Fallibility in Human Organizations and Political Systems
Jounal of Economic Perspectives, Vol. 5, No. 2, 1991
Yale University Economic Growth Center Discussion Paper No. 625
32 Pages Posted: 11 Nov 2012
Date Written: February 1991
This paper presents a perspective on some of the organizational and economic consequences of the fallibility in human judgments and decisions. The effects of fallibility are explored in several different contexts. For instance, the paper shows that the diversification of political authority in the hands of many individuals has some desirable consequences, previously not adequately identified, vis a vis its concentration in the hands of a few.

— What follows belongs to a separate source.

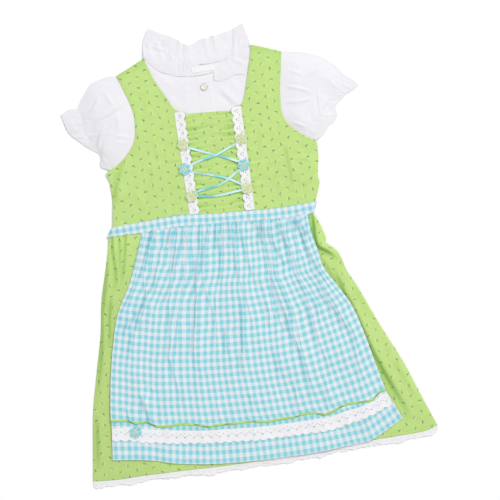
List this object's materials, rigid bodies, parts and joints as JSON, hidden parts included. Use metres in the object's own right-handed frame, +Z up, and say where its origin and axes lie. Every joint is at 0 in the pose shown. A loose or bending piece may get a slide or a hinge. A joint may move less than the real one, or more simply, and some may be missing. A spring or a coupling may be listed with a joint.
{
  "type": "dirndl dress with apron and blouse",
  "caption": "Child's sleeveless dirndl dress with laced bodice, gathered gingham apron and puff-sleeved frill-collar blouse, laid flat front up.",
  "frame": {"origin": "centre of the set's outline, on the surface it lies on", "axes": "+X towards the right-hand side as seen from above, +Y from the hem to the neck along the dress, +Z up out of the surface"},
  "size_m": [0.5228, 0.6764, 0.0102],
  "materials": {
    "dress_cotton": "lime green cotton with a small leaf sprig print",
    "blouse_cotton": "thin white cotton",
    "apron_gingham": "turquoise and white gingham, 5 mm check",
    "lace": "white cotton eyelet lace",
    "ribbon_satin": "aqua satin ribbon",
    "crochet_aqua": "aqua crochet thread",
    "crochet_green": "pale green crochet thread",
    "piping_green": "bright green corded piping",
    "button_pearl": "pearl white with a beige rim",
    "label_white": "bare white woven label"
  },
  "bodies": {
    "root": {"bodice_back": "dress_cotton", "bodice_front_left": "dress_cotton", "bodice_front_right": "dress_cotton", "bodice_centre": "dress_cotton", "skirt_back": "dress_cotton", "skirt_front": "dress_cotton", "blouse_back": "blouse_cotton", "blouse_front": "blouse_cotton", "blouse_placket": "blouse_cotton", "sleeve_left": "blouse_cotton", "sleeve_right": "blouse_cotton", "collar_back": "blouse_cotton", "collar_front_left": "blouse_cotton", "collar_front_right": "blouse_cotton", "apron_panel": "apron_gingham", "apron_hem_band": "apron_gingham", "apron_waistband": "apron_gingham", "lace_left": "lace", "lace_right": "lace", "apron_lace": "lace", "hem_lace_front": "lace", "hem_lace_back": "lace", "ribbon_1_down": "ribbon_satin", "ribbon_1_up": "ribbon_satin", "ribbon_2_down": "ribbon_satin", "ribbon_2_up": "ribbon_satin", "ribbon_3_across": "ribbon_satin", "flower_left_middle": "crochet_aqua", "flower_right_middle": "crochet_aqua", "flower_apron": "crochet_aqua", "flower_left_top": "crochet_green", "flower_left_bottom": "crochet_green", "flower_right_top": "crochet_green", "flower_right_bottom": "crochet_green", "apron_piping": "piping_green", "button": "button_pearl", "neck_label": "label_white"}
  },
  "joints": []
}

It examines the consequences of fallibility in choosing the successors to the current set of managers in organizations, and how these consequences might differ between centralized and decentralized organizations. It illustrates some trade-offs that arise from individuals’ fallibility in the choice of projects and ideas within settings such as committees, hierarchies and polyarchies, focusing on how they may accept or reject innovation-oriented projects, such as R&D investments, and ideas for new products and technologies. Both the fallibility of an individual and that of an organization are viewed largely as reflections of the scarcity of such resources such as time (including the importance of the timeliness of decisions), effort, the number and types of employees (which translate into personnel costs), and the intrinsic abilities of heterogeneous individuals for decision making and communication. A part of the paper describes some aspects of the approach underlying the analyses of human fallibility. This description highlights: the premises concerning and individual decision maker, the potential association between the motivation of an organization’s employees and their fallibility, and the nature and the aims of the analysis of organizations.